Manual mode is selected when the resolved configuration dict contains a choices key and it is not null.


This is the most important conceptual point:

  • The CLI accepts and displays external names only.
  • The underlying object is accessed using internal attribute names.

DataSchemer supports two mapping systems that may both apply:

  1. Schema variable code_alias (general DataSchemer feature)
  2. print_attribute.code_alias (specific to print-attribute)

Both contribute to mapping external → internal attribute names for print-attribute.

Schema code_alias interaction

Schema variable definitions may rename how constructor arguments map to the object:

variables:
  a:
    type: int
    code_alias: x

For print-attribute, SchemaCommandLine builds alias maps from schema vars:

  • internal → external
  • external → internal

and merges them with print-attribute’s explicit code-alias mapping (below).

In dict form, print-attribute may define:

print_attribute:
  code_alias:
    external_name: internal_name

This affects only print-attribute resolution (not object construction).

Disjointness requirement

These two alias maps must be disjoint (no overlapping keys), otherwise it becomes ambiguous. The implementation validates disjointness using merge_disjoint_maps(...) and raises DSUserError if they overlap.

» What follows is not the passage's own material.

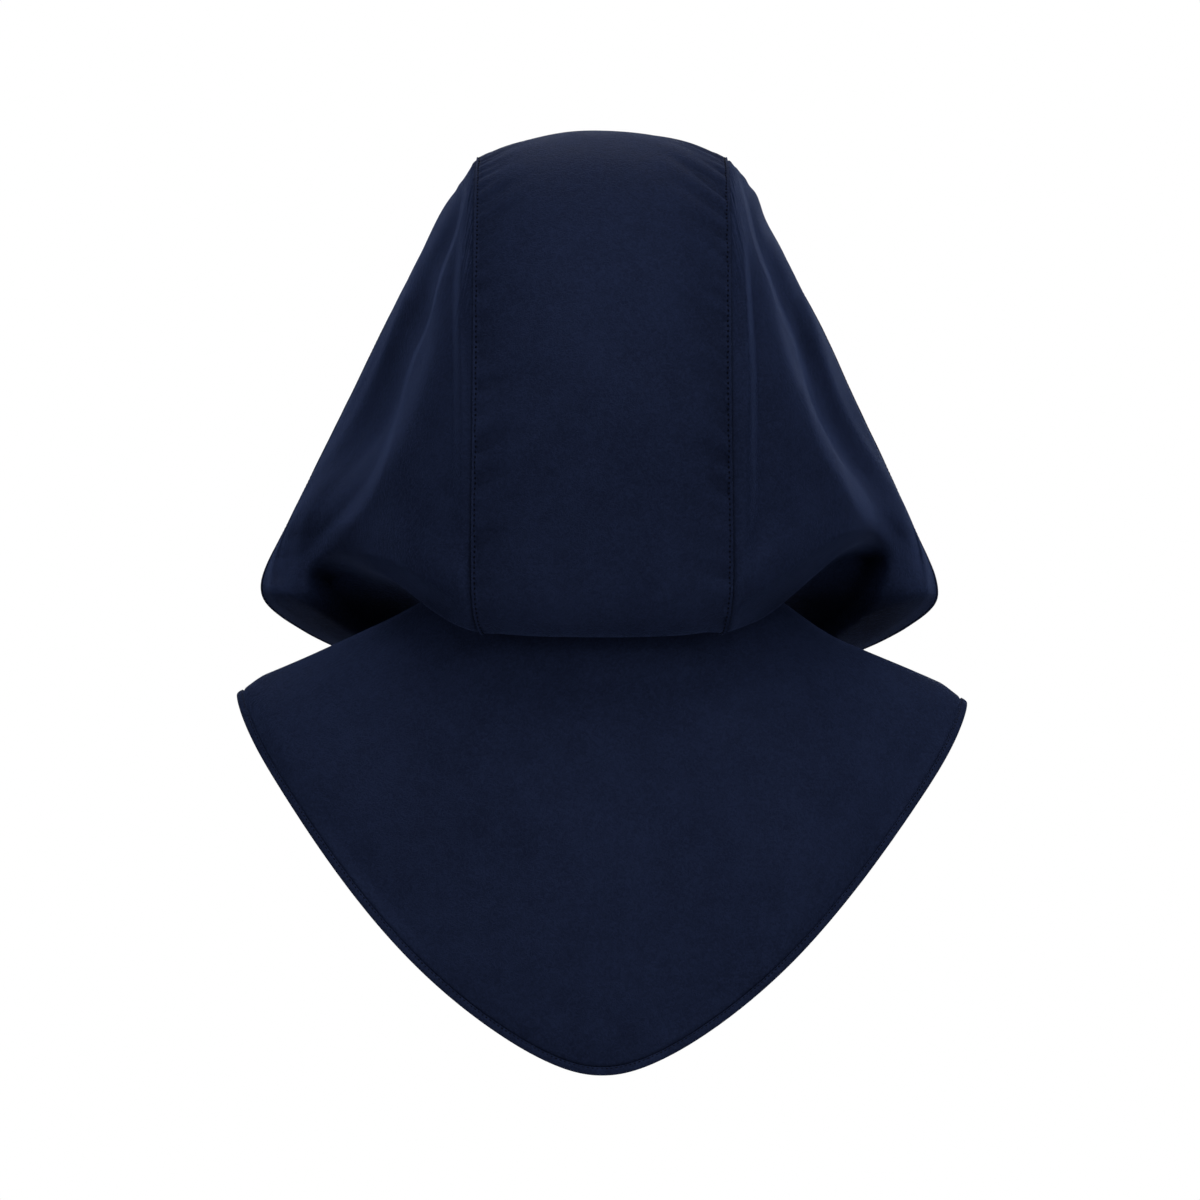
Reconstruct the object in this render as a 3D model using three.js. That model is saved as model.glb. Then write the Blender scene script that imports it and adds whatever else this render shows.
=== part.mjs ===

In dict form, print-attribute can constrain and control the allowed --print-attribute values.

Manual choices

print_attribute:
  choices: ["energy", "volume"]

This:

  • forces manual mode
  • restricts CLI candidates strictly to those external spellings
  • drives tab-completion candidates (when argcomplete is installed)

If choices: null, then:

  • the configuration remains enabled
  • but it stays in auto mode
  • and (crucially) exclude is suppressed because the choices key is present (see exclude semantics below)

This “choices key present” rule is intentional: it lets inheritance signal “explicit configuration” even when the final list is not specified.

Runtime injection of choices for argparse

To support argparse choices and tab-completion, SchemaCommandLine dynamically injects the computed choices into the injected print_attribute variable only at parser construction time.


In dict form, print-attribute may define an exclude list:

print_attribute:
  exclude: ["debug", "internal_state"]

Exclude is applied only in true auto mode, meaning:

  • the effective dict does not contain a choices key (including inherited configs)

If choices is present (even as null), exclude is ignored by design.

Exclude works on external spellings only:

  • if you exclude "foo", it will remove both the internal and external names that match "foo" from the auto-derived list

Consistency between choices and ext2int

In auto mode, exclude removes entries from:

  • the completion/validation choices list
  • the external→internal mapping (ext2int)

This prevents excluded names from reappearing via alias mappings.


In dict form, print-attribute may define an omit_key flag:

print_attribute:
  omit_key: true

If omit_key is true, SchemaCommandLine prints the raw attribute value (not as name: value mapping).

If omit_key is false (default), output is rendered using render_mapping({external_name: value}, ...).


SchemaCommandLine also supports optional output-format controls for print-attribute:

  • precision_from
  • array_style_from

These are optional keys inside the print_attribute config dict. Each key names a schema variable. If the user supplies that variable, SchemaCommandLine uses it to control how print-attribute output is rendered.

precision_from

print_attribute:
  precision_from: precision

variables:
  precision:
    type: int
    optional: true
    help: Output precision for print-attribute

Behavior:

  • If the user supplies precision, SchemaCommandLine validates it as an integer and updates the instance precision.
  • If the user does not supply it, SchemaCommandLine keeps the constructor precision (default 8).

array_style_from

print_attribute:
  array_style_from: array_style

variables:
  array_style:
    type: string
    optional: true
    choices: ["clean", "bare"]
    help: Array style for print-attribute output

Behavior:

  • If the user supplies array_style, SchemaCommandLine passes it to render_mapping(..., array_style=...) for print-attribute output.
  • If the user does not supply it, SchemaCommandLine uses the default array-style behavior of render_mapping.

Because schema-level print_attribute is inherited and merged, treat it like a small “policy” object:

  • A base schema can enable print-attribute broadly.
  • A derived schema can:
    • add code-alias mappings
    • extend choices
    • add exclusions (in auto mode)
    • add output-format controls (precision_from, array_style_from)
    • or disable print-attribute entirely (false)

The resolver and normalizer together ensure that:

  • the CLI only ever exposes external spellings
  • printing uses render_mapping({external_name: value}, ...)
  • and mapping is deterministic.

How print-attribute output looks

When --print-attribute is used, SchemaCommandLine prints each requested attribute in YAML style:

energy: -12.345
volume: 60.0

Internally, it prints one mapping per attribute, so output remains stream-friendly.

If the external name cannot be resolved to an attribute on the object, a DSUserError is raised with details (including internal name).


Tab completion with argcomplete

If argcomplete is installed, SchemaCommandLine enables completion via:

argcomplete.autocomplete(parser)

For --print-attribute, completion candidates are the computed external choices.

The canonical helper for computing them is:

  • compute_print_attribute_choices(...)

Downstream tools (like PM) should call this helper rather than duplicating logic.


Summary

SchemaCommandLine provides a practical, batteries-included way to build CLIs from schemas:

  • schema → argparse options (+ help/aliases/choices)
  • strict parsing + helpful suggestions
  • merge YAML + required_file + CLI with clear precedence
  • validate/type using SchemaProjector
  • optionally instantiate an object
  • optionally print introspected attributes using a carefully designed external/internal mapping system

The print-attribute feature is intentionally rich because it lives at the boundary between schema naming, object naming, and user-visible CLI affordances.